Quem não se comunica não se liberta

Gurupá, 13 de março de 2006.
(versão atualizada em 25 de janeiro de 2016).

Caríssimos:


Eis que conheci os rádios SSB. Um projeto elaborado e finalizado no ano de 2000 proporcionou a compra de dezesseis terminais de rádios amadores de longo alcance para serem instalados no município de Gurupá. Placa solar, bateria, amplificador (se for o caso) e aparelho SSB propriamente dito foram os componentes de cada kit. Treze comunidades do interior, duas instituições na sede do município e uma na cidade de Belém do Pará foram os pontos escolhidos como pontos chaves de comunicação, cuja freqüência é fechada. Em tempo: licenciado pela ANATEL.


Foi uma verdadeira revolução. Espalhados estrategicamente por Gurupá, os rádios ajudaram a dirimir o isolamento entre comunidades. Mais do que isso, auxiliaram entidades como o Sindicato de Trabalhadores Rurais local a melhorar seu atendimento, facilitar as atividades da ONG FASE (na qual eu trabalhava), fazer lideranças se conhecerem um pouco mais entre si.
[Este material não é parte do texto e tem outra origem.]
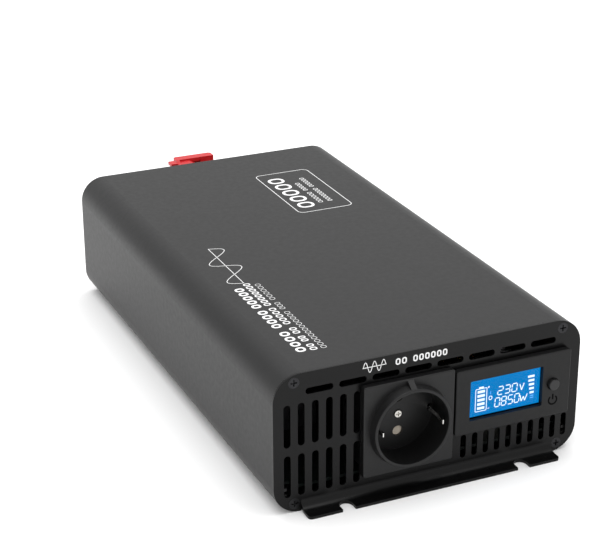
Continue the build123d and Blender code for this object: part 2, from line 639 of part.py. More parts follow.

Socialmente, a comunicação interna municipal tem sido fundamental no atendimento médico aos produtores agroextrativistas pela secretaria de saúde. Parentes passaram a saber de detalhes sobre o falecimento de entes queridos e conhecidos, homens tiveram a felicidade de saber que eram pais, negócios foram fechados, invasões madeireiras foram avisadas, articulações mil foram feitas, otimizando e dinamizando as ações do movimento popular.


A listagem de vantagens gerada pelos rádios SSB é grande, não cabendo aqui a descrição de sua totalidade. Desde conversas sérias, agoniadas ou de trivialidade, as informações se multiplicam no início da manhã e final de tarde de todos os dias. Com o devido respeito às normas de conduta para o bom uso do aparelho, tudo se fala e tudo se liberta.


O pai vigia diariamente o filho que mora na floresta lá da cidade. O comunitário quer saber que dia é o treinamento tal. Curiosos querem se antecipar no conhecimento das eleições municipais. Informação é poder. Gurupá ficou poderoso. Bom silogismo. O que é interessante é que o orçamento do projeto que obteve os rádios foi aproximadamente R$100.000,00, envolvendo além dos equipamentos, despesas com deslocamento e pagamento do técnico que realizaram as instalações. Existem aparelhos que nunca necessitaram de conserto, desde a sua aquisição. Telefones avançados da EMBRATEL vivem no “prego” e algumas vezes abandonados em sua manutenção pela empresa. Não entendo como se aplicam recursos em micaretas e festivais de músicos para apenas uma noite, cujos mesmos gastos poderiam estruturar o meio rural de alguma forma. Atualmente, cada par de rádio licenciado custa R$13.600,00 (valores do ano de 2015 - peguei tais os preços da loja C Borges, em Manaus).


Apesar da praticidade e funcionalidade, pouco se avançou em termos de radiofonia. Tá certo, chegaram os aparelhos celulares, mas para quem soube da história de uma localidade chamada “Só Jesus” de tão longe de sua sede municipal, vejo que há muita demanda, mas pouca vontade governamental em disseminar o bom e velho instrumento de informação: o rádio. A comunicação é infelizmente um sonho de consumo de inúmeras comunidades locais para se enxergarem mais livres, pois assim como acontece com quem não se alfabetiza, quem não se comunica, não se liberta.